Lines holding the string "context" are the ones to copy from this listing.

- Rows -

==*==

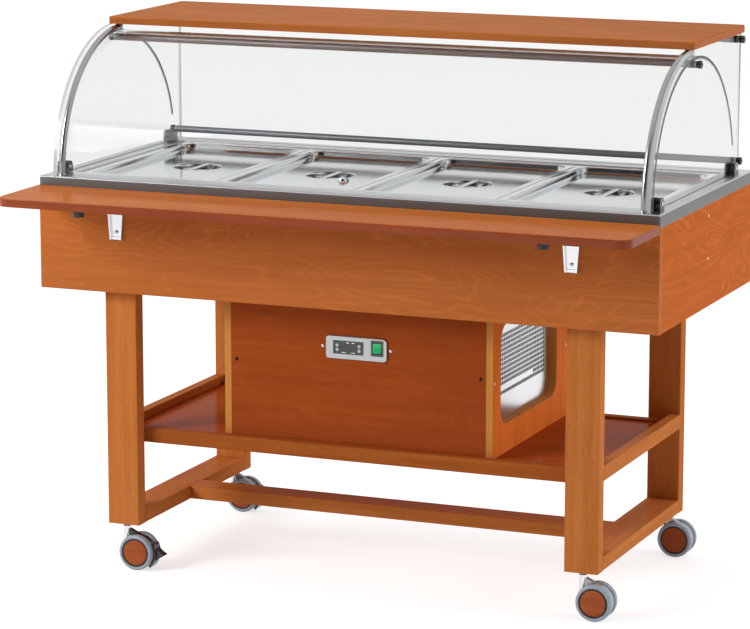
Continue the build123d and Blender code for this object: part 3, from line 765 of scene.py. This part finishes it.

==*==

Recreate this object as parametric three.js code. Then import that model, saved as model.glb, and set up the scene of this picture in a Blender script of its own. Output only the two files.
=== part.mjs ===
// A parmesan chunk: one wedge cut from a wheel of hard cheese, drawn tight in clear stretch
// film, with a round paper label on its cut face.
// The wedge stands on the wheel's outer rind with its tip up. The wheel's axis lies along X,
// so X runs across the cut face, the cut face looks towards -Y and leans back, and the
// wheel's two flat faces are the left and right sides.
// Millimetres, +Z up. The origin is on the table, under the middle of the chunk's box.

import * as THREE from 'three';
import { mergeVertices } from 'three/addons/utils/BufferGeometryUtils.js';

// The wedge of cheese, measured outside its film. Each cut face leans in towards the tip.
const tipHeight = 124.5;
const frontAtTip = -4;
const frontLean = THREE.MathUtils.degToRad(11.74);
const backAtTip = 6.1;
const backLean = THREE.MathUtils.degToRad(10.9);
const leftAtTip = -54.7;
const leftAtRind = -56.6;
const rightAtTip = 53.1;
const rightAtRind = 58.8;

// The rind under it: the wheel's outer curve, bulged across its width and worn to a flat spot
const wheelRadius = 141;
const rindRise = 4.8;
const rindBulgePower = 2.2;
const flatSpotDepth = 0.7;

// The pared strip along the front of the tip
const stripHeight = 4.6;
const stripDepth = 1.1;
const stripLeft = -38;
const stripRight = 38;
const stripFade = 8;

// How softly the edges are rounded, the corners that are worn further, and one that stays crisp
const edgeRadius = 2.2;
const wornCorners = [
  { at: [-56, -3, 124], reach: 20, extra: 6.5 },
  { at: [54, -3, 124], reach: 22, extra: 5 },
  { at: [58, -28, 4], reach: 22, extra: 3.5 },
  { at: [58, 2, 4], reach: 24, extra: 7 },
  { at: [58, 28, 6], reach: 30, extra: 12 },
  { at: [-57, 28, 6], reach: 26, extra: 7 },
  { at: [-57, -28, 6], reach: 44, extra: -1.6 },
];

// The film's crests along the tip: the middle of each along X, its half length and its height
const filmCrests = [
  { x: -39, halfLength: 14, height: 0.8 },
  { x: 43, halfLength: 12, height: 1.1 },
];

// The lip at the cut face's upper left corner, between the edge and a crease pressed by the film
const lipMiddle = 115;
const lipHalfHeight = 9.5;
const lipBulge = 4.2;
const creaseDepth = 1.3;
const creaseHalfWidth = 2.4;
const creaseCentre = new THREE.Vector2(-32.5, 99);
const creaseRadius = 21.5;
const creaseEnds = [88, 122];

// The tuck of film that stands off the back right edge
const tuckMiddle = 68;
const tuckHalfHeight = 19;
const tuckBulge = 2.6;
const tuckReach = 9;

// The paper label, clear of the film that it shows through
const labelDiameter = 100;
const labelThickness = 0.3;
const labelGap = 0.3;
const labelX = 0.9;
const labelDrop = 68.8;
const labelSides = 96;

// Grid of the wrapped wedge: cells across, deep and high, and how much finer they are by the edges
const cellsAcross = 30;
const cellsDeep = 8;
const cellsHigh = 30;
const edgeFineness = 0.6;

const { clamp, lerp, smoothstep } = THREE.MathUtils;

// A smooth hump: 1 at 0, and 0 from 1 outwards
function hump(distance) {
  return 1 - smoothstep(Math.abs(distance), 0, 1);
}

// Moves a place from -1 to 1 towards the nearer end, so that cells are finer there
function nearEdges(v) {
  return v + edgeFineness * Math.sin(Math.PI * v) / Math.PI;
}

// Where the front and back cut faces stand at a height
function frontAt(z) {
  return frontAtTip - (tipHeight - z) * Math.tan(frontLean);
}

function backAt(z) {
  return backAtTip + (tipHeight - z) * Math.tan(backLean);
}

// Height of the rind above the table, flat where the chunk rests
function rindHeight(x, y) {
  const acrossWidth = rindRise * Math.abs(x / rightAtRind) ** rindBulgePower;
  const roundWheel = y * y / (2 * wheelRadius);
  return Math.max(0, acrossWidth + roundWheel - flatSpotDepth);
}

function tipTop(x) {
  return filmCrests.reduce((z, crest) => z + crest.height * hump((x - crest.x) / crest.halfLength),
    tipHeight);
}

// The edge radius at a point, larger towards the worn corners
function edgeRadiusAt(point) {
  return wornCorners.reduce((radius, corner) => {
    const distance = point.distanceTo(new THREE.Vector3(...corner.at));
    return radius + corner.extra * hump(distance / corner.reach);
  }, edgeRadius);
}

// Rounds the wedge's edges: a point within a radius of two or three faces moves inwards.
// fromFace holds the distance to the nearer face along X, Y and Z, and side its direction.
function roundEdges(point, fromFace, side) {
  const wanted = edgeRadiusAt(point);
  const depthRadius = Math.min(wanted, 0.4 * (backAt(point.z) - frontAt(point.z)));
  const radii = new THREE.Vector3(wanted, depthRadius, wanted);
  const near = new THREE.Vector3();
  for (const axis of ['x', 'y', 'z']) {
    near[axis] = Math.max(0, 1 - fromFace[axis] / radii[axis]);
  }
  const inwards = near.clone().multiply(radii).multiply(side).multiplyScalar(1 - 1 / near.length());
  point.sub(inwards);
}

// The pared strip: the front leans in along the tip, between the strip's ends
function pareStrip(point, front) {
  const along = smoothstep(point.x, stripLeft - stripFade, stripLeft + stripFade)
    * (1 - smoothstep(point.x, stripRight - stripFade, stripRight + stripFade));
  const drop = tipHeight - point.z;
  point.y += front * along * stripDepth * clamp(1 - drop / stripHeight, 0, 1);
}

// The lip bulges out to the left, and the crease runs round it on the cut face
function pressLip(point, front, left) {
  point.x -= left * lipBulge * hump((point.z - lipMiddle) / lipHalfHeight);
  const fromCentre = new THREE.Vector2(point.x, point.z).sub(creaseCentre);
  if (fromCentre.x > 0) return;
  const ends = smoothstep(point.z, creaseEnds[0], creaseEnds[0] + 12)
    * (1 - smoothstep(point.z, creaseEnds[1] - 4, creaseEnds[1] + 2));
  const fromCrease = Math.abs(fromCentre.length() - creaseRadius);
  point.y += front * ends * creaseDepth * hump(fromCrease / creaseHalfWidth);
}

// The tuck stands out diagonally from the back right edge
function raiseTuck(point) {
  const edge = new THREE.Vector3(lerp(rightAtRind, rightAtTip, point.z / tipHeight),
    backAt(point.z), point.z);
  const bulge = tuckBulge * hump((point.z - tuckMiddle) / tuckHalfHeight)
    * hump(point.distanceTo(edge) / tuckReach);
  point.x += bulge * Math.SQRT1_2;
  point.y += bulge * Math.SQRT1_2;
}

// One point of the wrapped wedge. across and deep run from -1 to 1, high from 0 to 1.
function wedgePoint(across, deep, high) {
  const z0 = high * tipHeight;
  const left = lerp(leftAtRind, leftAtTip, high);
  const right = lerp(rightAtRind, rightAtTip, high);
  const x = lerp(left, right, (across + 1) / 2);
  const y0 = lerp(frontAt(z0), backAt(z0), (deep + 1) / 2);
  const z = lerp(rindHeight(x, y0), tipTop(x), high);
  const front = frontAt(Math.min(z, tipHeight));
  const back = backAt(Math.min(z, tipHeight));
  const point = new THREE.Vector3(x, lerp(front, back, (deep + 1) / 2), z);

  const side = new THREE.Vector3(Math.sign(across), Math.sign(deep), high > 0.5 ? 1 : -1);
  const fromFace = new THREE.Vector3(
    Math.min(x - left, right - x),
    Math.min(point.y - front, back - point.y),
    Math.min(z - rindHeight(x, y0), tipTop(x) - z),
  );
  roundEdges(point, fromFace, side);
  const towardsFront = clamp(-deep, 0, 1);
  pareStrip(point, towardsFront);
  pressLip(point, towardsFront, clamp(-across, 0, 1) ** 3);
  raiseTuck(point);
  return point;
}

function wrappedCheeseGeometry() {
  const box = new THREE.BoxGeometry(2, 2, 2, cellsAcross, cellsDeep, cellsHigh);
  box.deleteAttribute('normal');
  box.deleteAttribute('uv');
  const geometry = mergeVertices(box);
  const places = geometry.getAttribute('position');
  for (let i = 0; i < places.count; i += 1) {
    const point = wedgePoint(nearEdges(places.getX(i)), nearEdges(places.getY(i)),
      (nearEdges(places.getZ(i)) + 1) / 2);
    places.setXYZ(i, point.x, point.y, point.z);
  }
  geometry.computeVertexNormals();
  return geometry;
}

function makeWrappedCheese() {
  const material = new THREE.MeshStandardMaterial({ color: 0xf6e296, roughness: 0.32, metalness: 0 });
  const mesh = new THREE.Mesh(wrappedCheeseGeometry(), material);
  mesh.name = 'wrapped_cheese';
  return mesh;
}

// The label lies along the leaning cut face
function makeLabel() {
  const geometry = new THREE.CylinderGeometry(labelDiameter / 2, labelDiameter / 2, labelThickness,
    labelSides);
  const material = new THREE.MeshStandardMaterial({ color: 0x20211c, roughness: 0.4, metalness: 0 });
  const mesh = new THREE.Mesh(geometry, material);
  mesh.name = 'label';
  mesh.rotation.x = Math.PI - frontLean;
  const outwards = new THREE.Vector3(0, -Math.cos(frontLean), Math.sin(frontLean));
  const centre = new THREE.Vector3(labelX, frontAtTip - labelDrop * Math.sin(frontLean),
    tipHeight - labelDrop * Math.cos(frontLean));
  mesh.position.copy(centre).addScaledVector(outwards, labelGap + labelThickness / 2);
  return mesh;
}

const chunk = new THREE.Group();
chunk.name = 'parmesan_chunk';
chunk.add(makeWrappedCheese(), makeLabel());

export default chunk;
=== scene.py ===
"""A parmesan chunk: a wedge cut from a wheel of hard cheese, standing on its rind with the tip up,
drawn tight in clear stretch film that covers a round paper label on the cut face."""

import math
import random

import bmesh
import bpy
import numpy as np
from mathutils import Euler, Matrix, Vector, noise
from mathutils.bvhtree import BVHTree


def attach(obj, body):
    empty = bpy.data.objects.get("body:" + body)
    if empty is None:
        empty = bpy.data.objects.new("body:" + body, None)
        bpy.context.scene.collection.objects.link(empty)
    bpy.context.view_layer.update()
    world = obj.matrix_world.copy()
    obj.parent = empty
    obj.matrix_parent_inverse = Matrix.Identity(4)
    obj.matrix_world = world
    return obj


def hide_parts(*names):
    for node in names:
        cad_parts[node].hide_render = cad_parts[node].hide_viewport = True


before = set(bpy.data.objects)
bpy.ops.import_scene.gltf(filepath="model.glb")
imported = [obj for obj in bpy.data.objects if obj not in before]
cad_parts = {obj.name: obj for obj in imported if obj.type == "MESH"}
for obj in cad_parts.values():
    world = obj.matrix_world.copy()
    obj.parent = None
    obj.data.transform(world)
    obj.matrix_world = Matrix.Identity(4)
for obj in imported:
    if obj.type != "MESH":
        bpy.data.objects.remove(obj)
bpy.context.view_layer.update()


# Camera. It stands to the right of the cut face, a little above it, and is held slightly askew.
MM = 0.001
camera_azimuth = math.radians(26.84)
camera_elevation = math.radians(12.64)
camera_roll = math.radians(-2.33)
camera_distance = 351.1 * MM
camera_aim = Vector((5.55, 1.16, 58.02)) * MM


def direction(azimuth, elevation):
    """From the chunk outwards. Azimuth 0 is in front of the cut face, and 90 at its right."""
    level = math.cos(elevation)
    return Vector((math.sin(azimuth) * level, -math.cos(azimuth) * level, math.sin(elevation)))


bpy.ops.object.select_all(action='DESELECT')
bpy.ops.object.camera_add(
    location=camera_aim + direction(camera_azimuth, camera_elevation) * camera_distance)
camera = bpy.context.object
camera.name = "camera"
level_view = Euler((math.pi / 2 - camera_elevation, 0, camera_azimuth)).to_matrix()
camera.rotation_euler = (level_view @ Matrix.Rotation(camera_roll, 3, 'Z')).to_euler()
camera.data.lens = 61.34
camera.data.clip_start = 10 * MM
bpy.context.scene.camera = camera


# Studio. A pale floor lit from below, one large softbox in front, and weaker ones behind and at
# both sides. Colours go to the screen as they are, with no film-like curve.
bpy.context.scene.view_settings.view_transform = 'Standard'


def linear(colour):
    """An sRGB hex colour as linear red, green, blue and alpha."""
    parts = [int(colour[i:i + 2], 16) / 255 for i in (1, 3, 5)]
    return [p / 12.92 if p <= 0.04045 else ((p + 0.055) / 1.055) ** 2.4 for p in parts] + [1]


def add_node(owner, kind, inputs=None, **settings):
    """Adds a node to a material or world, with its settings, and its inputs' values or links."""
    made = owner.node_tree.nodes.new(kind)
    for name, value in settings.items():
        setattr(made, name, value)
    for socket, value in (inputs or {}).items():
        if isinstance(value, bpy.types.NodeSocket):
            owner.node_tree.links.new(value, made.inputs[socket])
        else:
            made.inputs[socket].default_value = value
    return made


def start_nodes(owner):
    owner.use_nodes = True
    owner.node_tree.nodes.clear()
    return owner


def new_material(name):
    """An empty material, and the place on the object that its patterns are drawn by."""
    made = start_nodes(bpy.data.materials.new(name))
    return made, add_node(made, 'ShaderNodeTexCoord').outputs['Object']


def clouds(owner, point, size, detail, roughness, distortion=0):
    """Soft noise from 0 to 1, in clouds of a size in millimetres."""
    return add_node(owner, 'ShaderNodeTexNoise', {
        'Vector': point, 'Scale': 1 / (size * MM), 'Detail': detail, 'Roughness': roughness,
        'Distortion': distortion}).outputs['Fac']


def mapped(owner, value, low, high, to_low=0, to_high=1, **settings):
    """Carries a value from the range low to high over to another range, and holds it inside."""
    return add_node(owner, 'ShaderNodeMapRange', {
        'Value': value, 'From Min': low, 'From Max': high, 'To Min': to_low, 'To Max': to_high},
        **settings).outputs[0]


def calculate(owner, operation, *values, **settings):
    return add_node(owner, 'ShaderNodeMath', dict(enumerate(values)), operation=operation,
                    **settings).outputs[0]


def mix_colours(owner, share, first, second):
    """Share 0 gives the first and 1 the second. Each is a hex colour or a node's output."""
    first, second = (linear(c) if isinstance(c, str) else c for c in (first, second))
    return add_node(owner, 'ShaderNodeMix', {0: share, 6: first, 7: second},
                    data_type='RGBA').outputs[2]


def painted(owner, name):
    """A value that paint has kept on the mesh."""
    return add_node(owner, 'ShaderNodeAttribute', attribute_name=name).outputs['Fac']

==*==

- Final result -
        bpy.context.scene.collection.objects.link(empty)
    bpy.context.view_layer.update()
bpy.context.view_layer.update()
camera = bpy.context.object
bpy.context.scene.camera = camera
bpy.context.scene.view_settings.view_transform = 'Standard'